I wholly subscribe to the idea that nuclear energy should have been implemented yesterday, and lacking such having been done, it is all the more important to do so now to relieve our dependancing on foreign sources of fossil fuels which impact both our economy and security in our dependance of foreign souces. In the mean time, until broad implementation of nuclear power can be brought on line, we should be turning to alternatives to or current sources of fuel for maintaining and growing our economy in shale oil, oil sand technologies as well as developing our Alaskan and offshore resouces of oil and gas. Going domestic should be the primary goal for the economy as well as national security.
Global Warming hype through the UN/IPCC however is not the way to achieve either of the above for the reasons stated as well as many others involving national sovereignty and independance from foreign entanglements and global government generally.
Our assessments differ.
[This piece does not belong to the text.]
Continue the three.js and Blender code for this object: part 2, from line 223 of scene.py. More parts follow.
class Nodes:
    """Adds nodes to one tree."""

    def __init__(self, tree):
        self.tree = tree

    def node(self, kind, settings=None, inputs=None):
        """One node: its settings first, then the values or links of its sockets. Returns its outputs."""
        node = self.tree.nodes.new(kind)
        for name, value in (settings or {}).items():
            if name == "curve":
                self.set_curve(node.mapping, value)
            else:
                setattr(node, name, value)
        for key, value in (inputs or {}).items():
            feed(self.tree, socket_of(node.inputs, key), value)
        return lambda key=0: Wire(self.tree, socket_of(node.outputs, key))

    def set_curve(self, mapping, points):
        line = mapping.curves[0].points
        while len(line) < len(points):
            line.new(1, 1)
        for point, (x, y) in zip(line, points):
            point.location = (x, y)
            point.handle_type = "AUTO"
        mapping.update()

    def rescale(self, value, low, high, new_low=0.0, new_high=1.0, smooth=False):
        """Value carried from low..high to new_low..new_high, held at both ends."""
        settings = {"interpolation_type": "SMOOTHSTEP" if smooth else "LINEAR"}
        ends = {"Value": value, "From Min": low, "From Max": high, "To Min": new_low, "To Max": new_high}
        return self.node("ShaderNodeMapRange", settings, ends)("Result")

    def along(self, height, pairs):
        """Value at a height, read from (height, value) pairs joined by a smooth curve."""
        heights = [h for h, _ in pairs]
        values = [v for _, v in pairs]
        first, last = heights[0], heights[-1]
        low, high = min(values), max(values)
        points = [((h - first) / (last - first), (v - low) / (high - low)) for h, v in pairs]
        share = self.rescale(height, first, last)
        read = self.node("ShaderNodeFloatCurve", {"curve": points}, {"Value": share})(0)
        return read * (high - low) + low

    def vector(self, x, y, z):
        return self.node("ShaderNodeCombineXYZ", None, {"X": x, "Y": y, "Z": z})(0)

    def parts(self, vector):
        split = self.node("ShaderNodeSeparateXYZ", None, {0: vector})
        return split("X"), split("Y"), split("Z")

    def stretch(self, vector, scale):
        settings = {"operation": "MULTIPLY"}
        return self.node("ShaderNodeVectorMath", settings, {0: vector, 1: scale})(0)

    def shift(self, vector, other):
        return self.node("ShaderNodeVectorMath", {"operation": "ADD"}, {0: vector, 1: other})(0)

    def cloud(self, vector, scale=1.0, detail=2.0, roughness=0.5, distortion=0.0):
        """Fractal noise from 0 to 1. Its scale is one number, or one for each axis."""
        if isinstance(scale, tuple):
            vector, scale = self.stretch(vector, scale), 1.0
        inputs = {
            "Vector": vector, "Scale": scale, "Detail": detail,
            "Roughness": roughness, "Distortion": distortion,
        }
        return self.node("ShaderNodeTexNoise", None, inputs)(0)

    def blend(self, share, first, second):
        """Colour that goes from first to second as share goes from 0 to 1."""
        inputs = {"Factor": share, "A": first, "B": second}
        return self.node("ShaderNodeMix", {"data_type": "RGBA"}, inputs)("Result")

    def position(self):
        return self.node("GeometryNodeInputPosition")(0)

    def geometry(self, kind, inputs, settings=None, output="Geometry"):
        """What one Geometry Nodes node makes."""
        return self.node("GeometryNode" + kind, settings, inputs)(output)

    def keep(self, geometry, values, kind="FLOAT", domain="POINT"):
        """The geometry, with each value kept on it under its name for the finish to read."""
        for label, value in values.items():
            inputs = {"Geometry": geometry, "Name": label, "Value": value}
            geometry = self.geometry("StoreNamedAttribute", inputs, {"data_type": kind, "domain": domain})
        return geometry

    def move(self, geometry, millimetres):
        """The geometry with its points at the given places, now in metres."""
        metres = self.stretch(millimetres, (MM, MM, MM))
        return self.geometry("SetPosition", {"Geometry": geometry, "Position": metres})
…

I think that analysis of Milankovitch forcing by Berger and Loutre is valid, and therefore there isn't any reason to be concerned about a glacial period that is in the distant future.
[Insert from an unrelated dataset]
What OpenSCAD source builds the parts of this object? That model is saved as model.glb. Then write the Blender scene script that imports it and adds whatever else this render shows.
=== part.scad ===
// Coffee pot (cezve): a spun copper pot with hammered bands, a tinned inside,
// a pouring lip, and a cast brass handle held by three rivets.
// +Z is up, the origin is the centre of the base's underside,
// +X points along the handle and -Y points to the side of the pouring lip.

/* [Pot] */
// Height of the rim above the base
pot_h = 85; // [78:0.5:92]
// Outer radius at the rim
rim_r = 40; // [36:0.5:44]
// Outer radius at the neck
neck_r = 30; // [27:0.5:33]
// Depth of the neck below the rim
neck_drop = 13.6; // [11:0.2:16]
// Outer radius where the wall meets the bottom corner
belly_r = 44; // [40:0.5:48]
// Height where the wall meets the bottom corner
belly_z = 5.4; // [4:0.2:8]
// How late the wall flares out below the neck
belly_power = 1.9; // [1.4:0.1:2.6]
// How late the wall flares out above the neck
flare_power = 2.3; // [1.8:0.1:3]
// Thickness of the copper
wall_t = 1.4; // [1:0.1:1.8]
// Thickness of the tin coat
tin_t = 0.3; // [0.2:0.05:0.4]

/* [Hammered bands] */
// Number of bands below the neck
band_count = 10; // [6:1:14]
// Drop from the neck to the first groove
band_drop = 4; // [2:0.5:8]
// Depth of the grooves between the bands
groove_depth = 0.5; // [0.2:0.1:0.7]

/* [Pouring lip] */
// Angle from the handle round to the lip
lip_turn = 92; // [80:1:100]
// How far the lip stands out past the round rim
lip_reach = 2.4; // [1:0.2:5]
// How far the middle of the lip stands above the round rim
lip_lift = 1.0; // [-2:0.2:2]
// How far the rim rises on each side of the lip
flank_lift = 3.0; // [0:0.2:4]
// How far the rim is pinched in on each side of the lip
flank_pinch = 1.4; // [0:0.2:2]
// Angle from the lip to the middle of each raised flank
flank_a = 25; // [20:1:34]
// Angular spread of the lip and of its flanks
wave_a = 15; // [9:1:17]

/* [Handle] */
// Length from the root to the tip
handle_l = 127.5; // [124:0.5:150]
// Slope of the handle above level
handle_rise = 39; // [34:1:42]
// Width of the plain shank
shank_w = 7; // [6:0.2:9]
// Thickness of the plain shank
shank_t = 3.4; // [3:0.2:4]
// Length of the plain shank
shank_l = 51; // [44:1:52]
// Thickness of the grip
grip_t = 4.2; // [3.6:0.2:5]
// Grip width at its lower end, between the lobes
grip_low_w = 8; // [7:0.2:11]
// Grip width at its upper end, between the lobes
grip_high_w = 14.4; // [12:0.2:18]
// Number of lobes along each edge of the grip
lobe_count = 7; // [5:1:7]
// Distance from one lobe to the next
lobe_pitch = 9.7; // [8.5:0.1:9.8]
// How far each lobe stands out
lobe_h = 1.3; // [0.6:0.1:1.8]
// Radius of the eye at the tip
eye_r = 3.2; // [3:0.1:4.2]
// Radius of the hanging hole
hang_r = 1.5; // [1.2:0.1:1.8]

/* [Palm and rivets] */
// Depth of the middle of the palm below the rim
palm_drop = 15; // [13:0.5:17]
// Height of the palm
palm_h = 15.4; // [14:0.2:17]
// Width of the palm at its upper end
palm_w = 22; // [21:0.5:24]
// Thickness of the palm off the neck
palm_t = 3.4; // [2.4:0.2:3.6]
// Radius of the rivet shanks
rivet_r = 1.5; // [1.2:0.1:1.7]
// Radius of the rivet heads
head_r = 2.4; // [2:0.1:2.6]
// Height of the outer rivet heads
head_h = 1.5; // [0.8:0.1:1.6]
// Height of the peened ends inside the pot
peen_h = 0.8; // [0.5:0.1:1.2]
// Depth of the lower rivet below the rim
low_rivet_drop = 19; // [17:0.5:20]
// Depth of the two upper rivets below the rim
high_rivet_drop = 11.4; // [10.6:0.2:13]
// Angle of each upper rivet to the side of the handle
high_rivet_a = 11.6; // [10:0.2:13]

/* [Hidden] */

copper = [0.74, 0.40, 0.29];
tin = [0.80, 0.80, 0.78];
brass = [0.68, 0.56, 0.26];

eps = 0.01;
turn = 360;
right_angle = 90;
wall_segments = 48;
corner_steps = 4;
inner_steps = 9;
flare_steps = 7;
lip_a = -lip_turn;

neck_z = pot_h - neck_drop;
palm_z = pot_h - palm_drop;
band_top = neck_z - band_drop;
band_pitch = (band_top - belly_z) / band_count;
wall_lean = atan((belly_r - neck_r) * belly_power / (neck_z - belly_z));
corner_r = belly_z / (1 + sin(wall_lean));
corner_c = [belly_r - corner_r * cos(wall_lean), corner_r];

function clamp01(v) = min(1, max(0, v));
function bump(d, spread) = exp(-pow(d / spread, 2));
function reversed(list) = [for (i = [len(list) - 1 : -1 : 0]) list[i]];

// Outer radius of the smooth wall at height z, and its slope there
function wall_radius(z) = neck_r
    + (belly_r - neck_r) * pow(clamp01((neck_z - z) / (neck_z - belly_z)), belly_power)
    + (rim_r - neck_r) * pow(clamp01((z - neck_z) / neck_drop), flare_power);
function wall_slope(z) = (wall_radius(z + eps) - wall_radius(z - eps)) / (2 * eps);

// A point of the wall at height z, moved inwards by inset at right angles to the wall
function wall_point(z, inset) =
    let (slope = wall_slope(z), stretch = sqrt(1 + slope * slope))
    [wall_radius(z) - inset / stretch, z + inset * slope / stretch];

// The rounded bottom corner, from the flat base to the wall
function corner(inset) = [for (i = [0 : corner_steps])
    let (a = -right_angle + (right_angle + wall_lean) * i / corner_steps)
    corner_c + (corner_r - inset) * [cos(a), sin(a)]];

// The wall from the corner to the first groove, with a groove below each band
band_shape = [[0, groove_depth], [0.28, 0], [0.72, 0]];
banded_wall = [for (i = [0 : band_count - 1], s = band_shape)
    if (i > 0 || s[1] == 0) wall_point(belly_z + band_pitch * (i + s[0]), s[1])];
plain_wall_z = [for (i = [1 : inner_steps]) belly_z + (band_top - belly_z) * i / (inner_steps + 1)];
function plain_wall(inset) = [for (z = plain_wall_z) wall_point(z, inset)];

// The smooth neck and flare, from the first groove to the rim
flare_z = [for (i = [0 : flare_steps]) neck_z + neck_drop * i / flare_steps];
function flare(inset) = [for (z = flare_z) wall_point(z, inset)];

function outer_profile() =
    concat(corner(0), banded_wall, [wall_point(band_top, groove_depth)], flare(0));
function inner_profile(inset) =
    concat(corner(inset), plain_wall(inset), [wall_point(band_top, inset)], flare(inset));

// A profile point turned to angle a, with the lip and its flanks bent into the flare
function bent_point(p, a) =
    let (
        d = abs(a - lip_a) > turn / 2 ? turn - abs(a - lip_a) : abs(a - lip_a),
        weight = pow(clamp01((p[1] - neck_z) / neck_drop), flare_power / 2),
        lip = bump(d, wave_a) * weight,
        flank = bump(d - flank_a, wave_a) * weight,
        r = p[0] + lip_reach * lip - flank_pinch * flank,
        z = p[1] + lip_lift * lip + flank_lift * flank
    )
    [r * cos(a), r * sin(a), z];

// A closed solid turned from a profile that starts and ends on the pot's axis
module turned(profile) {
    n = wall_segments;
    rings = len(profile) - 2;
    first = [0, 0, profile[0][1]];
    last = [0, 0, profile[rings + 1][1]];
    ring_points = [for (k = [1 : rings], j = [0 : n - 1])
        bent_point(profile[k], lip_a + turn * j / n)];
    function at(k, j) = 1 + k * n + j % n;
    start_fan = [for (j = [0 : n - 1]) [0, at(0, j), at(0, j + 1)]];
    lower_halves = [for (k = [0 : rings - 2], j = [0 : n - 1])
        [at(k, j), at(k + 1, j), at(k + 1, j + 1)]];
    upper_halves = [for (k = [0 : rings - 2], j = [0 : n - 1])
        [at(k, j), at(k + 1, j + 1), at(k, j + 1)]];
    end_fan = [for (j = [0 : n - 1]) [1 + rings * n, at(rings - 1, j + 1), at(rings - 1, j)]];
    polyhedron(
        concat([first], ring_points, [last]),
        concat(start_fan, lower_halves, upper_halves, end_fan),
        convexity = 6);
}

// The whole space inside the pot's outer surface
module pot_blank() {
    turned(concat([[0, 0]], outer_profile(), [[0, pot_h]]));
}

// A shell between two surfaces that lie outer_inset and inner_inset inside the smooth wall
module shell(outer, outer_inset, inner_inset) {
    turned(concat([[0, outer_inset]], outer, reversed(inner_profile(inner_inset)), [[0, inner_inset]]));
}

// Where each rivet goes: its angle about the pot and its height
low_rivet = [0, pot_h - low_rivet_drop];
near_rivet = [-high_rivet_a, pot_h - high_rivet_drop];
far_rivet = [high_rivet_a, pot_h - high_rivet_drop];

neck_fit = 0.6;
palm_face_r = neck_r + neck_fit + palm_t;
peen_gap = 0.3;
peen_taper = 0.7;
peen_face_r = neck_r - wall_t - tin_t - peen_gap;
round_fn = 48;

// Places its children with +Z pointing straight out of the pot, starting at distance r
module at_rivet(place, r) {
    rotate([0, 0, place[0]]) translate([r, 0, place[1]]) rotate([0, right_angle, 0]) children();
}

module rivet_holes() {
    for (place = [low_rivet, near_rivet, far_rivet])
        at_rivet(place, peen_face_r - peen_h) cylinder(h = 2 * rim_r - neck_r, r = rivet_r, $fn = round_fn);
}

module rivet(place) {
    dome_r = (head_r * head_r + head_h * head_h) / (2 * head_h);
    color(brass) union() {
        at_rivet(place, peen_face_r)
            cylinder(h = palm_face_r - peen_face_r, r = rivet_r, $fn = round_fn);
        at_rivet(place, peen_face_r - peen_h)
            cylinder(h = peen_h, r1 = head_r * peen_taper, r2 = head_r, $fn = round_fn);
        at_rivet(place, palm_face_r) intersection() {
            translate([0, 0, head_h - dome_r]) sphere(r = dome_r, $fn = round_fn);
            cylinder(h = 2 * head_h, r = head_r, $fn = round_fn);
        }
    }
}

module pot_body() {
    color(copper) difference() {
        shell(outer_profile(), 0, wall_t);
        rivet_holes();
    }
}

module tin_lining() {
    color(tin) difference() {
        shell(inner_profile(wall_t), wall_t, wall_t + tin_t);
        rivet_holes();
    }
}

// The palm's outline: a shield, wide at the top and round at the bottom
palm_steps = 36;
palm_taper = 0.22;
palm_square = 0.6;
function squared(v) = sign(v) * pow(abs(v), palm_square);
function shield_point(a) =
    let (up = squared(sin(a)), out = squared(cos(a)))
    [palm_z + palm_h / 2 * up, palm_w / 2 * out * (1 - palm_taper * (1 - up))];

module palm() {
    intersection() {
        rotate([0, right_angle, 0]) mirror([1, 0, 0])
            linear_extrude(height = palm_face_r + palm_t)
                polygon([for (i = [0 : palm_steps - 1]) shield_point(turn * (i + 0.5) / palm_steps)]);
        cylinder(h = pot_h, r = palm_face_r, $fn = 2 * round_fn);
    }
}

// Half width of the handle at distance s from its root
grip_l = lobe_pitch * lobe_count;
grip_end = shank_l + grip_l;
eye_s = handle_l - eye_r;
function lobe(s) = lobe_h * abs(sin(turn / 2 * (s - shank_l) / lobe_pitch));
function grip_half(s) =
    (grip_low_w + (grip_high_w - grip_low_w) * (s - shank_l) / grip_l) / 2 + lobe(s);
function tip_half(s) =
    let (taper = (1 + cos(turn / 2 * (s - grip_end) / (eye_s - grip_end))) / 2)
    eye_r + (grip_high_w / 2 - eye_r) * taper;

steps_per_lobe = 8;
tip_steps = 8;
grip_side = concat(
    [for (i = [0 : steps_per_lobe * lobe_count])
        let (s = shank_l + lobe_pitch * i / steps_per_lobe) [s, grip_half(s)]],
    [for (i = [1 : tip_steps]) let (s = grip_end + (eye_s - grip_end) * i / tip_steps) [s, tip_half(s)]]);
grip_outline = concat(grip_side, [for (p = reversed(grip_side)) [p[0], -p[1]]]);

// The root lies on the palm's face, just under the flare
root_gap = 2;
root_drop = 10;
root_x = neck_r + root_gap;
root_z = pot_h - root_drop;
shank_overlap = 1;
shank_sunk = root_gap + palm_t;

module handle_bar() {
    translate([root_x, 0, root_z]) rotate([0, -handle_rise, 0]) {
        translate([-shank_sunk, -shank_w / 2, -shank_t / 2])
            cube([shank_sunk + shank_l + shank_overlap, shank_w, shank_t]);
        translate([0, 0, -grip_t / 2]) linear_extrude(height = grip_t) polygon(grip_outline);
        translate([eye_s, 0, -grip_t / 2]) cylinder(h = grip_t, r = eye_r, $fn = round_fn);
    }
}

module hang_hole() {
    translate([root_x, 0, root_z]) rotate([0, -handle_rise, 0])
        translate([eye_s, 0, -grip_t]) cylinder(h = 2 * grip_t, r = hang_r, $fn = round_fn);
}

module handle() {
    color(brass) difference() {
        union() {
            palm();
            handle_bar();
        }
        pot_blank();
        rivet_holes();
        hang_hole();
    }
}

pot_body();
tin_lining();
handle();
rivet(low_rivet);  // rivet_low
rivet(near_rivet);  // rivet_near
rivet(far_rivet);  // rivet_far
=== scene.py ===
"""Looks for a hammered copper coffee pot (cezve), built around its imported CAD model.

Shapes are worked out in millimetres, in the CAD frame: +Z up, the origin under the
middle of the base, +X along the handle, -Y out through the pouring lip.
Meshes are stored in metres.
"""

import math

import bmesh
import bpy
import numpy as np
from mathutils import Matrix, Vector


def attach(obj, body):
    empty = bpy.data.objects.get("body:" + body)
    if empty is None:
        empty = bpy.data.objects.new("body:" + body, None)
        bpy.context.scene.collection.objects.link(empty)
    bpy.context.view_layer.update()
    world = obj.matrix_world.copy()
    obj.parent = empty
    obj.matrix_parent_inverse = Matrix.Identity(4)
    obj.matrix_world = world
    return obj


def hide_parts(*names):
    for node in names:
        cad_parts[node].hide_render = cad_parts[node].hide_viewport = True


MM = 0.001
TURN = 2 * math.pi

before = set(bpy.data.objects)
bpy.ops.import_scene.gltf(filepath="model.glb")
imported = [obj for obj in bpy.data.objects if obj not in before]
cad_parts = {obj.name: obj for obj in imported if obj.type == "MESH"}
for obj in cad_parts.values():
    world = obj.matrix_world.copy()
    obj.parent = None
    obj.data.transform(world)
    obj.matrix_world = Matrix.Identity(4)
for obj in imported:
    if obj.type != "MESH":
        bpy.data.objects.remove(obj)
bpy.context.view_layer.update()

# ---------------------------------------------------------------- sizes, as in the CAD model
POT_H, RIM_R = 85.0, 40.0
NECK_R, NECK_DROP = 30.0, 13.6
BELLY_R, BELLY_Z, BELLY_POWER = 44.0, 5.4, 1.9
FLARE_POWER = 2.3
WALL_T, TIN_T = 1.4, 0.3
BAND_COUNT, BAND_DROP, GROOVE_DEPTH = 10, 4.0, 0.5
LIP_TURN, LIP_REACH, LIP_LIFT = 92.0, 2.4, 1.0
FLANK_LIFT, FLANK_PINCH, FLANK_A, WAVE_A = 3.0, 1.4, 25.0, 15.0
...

Hyping global warming and very ill understood and ill based non-science is hardly conducive to achieving such goals, infact can be quite counter productive in terms of actually turning good science and good policy away for lack of credibility in the "Global Warming" alarmists camp.
Well, our viewpoints on the credibility of the science have always been quite different. But I think that the environmental arguments are less weighty than the energy and security concerns vis-a-vis the nation's energy infrastructure.
that concern I can share and work toward correcting such through utilization of real energy alternatives such as nuclear power taking the place of fossil fuel energy dependence. ... I wholly subscribe to the idea that nuclear energy should have been implemented yesterday, and lacking such having been done, it is all the more important to do so now to relieve our dependancing on foreign sources of fossil fuels which impact both our economy and security in our dependance of foreign souces."
Total agreement here. As you might guess, I also favor development of biofuels -- but to get to a more stable energy system, utilzing tar sands, oil shales, and other sources may be necessary.
Global Warming hype through the UN/IPCC however is not the way to achieve either of the above for the reasons stated
Within a decade -- I hope we'll still be discussing this -- we'll know with considerably more certainty if it's hype or not.